In recent years they’ve brought the best out of players like Franck Kessie, Andrea Conti, Leonardo Spinazzola, Alessandro Bastoni, Roberto Gagliardini, Andrea Petagna, Gianluca Mancini, and so many others who have then been sold on to Italy’s so-called ‘big’ clubs. Kessie and Conti went to AC Milan, Spinazzola went back to Juventus and now plays with Mancini at Roma, Gagliardini and Bastoni joined Inter, and Petagna is now at Napoli.

“I’ve seen a few of the young guys playing and, four or five years ago their performances would have let them become automatic starters with the first team,” Gasperini said in October, speaking about the club’s latest academy graduate Giorgio Scalvini. “But now he’s having to grow behind more important players in front of him because the club has different and more lofty goals.

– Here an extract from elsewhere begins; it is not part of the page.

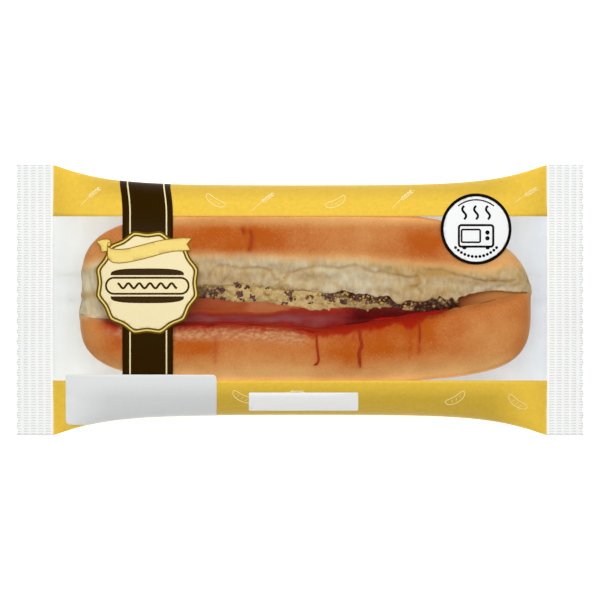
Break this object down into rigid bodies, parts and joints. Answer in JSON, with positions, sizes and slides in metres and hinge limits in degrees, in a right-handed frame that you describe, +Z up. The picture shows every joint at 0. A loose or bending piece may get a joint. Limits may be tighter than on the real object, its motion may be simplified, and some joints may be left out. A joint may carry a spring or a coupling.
{
  "type": "packaged hot dog",
  "caption": "Hot dog with sausage, grain mustard and tomato sauce, sealed in a flow-wrapped film pack with a clear window and crimped ends.",
  "frame": {"origin": "on the table under the middle of the pack", "axes": "+X along the pack from one end seal to the other, +Y across it, +Z up out of the window"},
  "size_m": [0.22, 0.105, 0.0364],
  "materials": {
    "printed_film": "gloss",
    "white_film": "satin",
    "clear_film": "gloss",
    "dark_print": "gloss",
    "cream_print": "gloss",
    "bun_crust": "satin",
    "bun_crumb": "matte",
    "sausage_skin": "satin",
    "mustard": "satin",
    "ketchup": "gloss"
  },
  "bodies": {
    "root": {"flow_pack": "printed_film"}
  },
  "joints": []
}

Now, we need players who are ready, players who can complete the squad.

“Nowadays a lot of young players are thrown into situations and they end up being burnt out by excessive expectations. With Scalvini you’ll see, as he plays and matures, the evolution of a player who has a lot of talent.”

Scalvini made two Serie A appearances within a week then. There were some signs of nerves and slight jitters, but nothing catastrophic, and certainly nothing that would rule him out of contention. He’s gone on to accumulate more than 700 minutes this season, and though that’s still a long way from matching the prominence of the other defenders in the team, he’s found regularity in recent weeks.

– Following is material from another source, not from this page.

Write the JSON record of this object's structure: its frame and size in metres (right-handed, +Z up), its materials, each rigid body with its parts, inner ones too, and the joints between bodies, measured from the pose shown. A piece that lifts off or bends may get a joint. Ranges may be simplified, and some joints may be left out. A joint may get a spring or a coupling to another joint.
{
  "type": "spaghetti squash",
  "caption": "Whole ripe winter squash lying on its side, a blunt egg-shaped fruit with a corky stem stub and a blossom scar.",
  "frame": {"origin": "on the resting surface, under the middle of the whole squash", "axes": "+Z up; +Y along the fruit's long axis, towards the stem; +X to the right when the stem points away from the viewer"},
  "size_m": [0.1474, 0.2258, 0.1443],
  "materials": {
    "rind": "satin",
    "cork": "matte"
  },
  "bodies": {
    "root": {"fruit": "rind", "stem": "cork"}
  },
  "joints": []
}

He played a handful of times in 2021 and his appearances were scattered. But his rise in 2022 has been undeniable. He was on the bench for five of their six Champions League games without appearing, then he was listed as a substitute for every Europa League game before featuring in each leg of their quarter-final tie with RB Leipzig. With Atalanta decimated for their trip to Lazio in January, he started in central midfield and put in a brilliantly composed showing for an hour. He hasn’t looked back.

Scalvini has played at least half of the 90 minutes in each of Atalanta’s last six outings, completing the match twice and only once getting less than an hour on the pitch. He has earned Gasperini’s trust, and that is seen in how he is used. He’s not just there to make up the numbers, but he’s encouraged to do everything that Atalanta defenders do. He goes forward, he’s given the freedom to roam and shoot, and he got his first goal for the club in their 2-1 loss to Hellas Verona in April.

“He’s a star in many aspects of his game,” Gasperini said ahead of the recent game against Leipzig, before highlighting a mistake that he had made against Napoli, which led to a Partenopei goal.

“He’s ready and he has proven it. He’s a very young player with a big future ahead of him. He needs to play, to grow, to improve. He only turned 18 in December, but he has done so well.”

At Venezia, Gasperini’s faith in him was evident. His protection of the teenager was clear, too. Scalvini might just have been the only away player at the Penzo who wasn’t on the receiving end of a scolding from the fiery coach. Hans Hateboer made the point of applauding almost everything he did, and regularly offered a congratulatory or encouraging high-five.

Captain Remo Freuler, like Gasperini, showed no hesitation in instructing his teammates to give the ball to the youngster in order to have him carry it out of the defensive third and seek a passing option. He didn’t misplace too many, either. He tends not to, having completed more than 80 percent of his medium-to-long passes this season.

While others’ inaccurate or weak shots brought anger from the coach, Scalvini’s own tame effort was met with encouragement and applause from the sidelines.

Roberto Mancini, then, might be forced to turn to Scalvini ahead of the 2024 European Championship. With qualification being as good as a foregone conclusion for Europe’s bigger nations, the Azzurri coach has the luxury of being able to experiment somewhat in qualification, and that’s not to say that including Scalvini would be a risk or an unmerited call.

In a relatively small window, Scalvini has shown that he’s more than ready to be a lot more than a bit-part player at Atalanta, even with their newfound ambitions in Serie A and Europe. Gasperini’s words in October are evidence enough that he wouldn’t be playing if he wasn’t up to it. At 18, the sky appears to be the limit for the boy born in Brescia.